start

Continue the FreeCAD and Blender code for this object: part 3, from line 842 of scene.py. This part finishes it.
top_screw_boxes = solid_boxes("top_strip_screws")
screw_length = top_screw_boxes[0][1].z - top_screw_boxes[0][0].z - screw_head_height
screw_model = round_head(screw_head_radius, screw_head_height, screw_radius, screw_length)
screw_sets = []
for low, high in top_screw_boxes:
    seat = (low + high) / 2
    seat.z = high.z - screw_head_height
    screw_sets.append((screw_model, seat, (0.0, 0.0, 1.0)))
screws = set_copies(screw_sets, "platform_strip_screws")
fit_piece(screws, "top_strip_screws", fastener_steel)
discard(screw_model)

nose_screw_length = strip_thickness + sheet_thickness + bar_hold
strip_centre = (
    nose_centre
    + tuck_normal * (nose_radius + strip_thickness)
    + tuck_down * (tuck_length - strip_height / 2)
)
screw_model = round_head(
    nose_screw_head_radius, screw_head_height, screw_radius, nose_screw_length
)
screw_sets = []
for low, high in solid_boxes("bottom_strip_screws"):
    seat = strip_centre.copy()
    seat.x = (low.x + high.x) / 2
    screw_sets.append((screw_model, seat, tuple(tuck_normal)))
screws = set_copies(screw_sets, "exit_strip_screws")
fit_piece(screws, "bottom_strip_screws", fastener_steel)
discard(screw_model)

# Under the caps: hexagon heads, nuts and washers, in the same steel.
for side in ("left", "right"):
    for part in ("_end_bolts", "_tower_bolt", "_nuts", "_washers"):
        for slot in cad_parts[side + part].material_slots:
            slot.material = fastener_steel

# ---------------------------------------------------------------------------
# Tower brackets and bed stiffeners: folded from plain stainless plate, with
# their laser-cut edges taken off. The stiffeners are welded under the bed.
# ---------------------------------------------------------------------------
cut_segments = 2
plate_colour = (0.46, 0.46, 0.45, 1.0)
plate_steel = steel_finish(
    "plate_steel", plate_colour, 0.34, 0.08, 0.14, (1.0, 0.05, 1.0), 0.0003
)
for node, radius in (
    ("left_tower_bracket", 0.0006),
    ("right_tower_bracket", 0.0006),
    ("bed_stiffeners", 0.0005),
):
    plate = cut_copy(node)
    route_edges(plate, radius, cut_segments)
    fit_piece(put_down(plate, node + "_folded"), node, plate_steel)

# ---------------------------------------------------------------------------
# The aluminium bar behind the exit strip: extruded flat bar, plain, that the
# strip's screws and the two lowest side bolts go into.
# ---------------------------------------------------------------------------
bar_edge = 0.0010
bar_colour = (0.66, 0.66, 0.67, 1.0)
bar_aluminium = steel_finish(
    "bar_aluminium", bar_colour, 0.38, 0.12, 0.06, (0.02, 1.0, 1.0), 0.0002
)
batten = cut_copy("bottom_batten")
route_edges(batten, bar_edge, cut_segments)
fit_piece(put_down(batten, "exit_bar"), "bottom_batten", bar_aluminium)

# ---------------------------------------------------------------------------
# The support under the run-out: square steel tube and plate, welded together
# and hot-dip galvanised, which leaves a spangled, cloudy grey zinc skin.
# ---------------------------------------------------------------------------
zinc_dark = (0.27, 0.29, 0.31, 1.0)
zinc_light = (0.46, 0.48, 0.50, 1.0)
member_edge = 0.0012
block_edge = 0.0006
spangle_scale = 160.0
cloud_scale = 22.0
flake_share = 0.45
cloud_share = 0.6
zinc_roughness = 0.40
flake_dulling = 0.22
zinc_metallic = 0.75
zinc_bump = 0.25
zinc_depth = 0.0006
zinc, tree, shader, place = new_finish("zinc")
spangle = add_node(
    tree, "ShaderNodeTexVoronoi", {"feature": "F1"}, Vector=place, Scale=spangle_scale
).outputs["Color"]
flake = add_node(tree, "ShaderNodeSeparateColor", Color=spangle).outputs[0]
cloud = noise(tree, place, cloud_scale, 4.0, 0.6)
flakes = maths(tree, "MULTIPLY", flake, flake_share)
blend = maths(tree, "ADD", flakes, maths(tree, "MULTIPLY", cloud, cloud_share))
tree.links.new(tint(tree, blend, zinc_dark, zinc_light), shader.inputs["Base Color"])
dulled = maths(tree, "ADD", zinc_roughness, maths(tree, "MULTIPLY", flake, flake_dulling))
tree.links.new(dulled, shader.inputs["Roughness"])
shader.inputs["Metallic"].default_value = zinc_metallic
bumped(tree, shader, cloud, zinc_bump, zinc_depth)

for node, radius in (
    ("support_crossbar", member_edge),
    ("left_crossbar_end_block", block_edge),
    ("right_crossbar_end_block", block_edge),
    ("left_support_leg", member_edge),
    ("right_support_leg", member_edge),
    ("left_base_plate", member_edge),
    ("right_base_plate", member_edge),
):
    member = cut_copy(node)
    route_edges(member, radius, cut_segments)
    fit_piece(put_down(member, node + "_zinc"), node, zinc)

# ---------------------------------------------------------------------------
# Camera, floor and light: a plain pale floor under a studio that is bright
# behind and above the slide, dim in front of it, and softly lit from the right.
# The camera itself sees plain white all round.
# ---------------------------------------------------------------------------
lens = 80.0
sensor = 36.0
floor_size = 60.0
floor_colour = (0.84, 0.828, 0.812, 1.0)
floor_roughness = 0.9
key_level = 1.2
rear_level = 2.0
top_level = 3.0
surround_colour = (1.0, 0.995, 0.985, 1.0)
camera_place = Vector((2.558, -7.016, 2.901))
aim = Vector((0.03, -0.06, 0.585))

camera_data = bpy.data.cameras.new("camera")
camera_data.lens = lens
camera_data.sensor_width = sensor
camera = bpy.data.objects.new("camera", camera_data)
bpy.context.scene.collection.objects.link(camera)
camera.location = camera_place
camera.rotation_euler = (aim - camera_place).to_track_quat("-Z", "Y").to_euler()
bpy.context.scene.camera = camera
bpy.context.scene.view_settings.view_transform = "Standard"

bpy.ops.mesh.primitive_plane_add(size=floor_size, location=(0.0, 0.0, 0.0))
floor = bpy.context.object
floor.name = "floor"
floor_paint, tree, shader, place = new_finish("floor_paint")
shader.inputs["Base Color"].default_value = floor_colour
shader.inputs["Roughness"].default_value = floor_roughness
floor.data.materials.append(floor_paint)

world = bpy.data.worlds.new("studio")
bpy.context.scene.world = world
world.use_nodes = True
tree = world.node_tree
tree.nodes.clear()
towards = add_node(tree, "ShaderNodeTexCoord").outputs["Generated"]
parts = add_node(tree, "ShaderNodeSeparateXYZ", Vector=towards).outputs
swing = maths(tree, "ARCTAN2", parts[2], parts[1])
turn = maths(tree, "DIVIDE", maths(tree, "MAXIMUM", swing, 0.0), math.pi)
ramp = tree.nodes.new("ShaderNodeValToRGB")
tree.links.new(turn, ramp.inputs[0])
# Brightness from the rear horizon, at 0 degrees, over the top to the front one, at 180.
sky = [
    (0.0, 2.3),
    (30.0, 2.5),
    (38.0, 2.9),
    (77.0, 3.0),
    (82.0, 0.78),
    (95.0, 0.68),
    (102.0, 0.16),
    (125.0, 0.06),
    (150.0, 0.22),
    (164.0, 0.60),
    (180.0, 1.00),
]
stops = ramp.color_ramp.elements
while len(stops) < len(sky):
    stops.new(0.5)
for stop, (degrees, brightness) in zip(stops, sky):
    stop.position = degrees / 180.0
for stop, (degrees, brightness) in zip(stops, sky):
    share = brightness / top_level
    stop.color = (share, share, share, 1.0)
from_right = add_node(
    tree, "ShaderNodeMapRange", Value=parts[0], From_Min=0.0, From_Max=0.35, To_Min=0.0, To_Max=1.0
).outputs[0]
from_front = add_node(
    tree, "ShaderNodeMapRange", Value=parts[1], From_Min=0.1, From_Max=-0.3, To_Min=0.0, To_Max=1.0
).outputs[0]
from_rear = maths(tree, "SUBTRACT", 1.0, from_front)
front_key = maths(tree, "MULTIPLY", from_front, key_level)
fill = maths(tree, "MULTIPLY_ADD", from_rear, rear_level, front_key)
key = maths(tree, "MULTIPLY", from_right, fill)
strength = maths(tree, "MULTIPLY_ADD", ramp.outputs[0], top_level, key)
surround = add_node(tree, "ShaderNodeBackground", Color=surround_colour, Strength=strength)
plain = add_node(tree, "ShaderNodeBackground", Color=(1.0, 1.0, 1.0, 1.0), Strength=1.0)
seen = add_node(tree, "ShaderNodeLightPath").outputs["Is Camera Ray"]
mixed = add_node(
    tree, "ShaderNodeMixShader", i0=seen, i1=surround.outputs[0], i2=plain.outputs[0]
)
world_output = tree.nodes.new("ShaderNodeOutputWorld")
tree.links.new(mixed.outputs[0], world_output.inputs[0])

end

What are the exact lines from the beginning of the material through the line containing "slot.material = fastener_steel"? Write out those lines alone.

Continue the FreeCAD and Blender code for this object: part 3, from line 842 of scene.py. This part finishes it.
top_screw_boxes = solid_boxes("top_strip_screws")
screw_length = top_screw_boxes[0][1].z - top_screw_boxes[0][0].z - screw_head_height
screw_model = round_head(screw_head_radius, screw_head_height, screw_radius, screw_length)
screw_sets = []
for low, high in top_screw_boxes:
    seat = (low + high) / 2
    seat.z = high.z - screw_head_height
    screw_sets.append((screw_model, seat, (0.0, 0.0, 1.0)))
screws = set_copies(screw_sets, "platform_strip_screws")
fit_piece(screws, "top_strip_screws", fastener_steel)
discard(screw_model)

nose_screw_length = strip_thickness + sheet_thickness + bar_hold
strip_centre = (
    nose_centre
    + tuck_normal * (nose_radius + strip_thickness)
    + tuck_down * (tuck_length - strip_height / 2)
)
screw_model = round_head(
    nose_screw_head_radius, screw_head_height, screw_radius, nose_screw_length
)
screw_sets = []
for low, high in solid_boxes("bottom_strip_screws"):
    seat = strip_centre.copy()
    seat.x = (low.x + high.x) / 2
    screw_sets.append((screw_model, seat, tuple(tuck_normal)))
screws = set_copies(screw_sets, "exit_strip_screws")
fit_piece(screws, "bottom_strip_screws", fastener_steel)
discard(screw_model)

# Under the caps: hexagon heads, nuts and washers, in the same steel.
for side in ("left", "right"):
    for part in ("_end_bolts", "_tower_bolt", "_nuts", "_washers"):
        for slot in cad_parts[side + part].material_slots:
            slot.material = fastener_steel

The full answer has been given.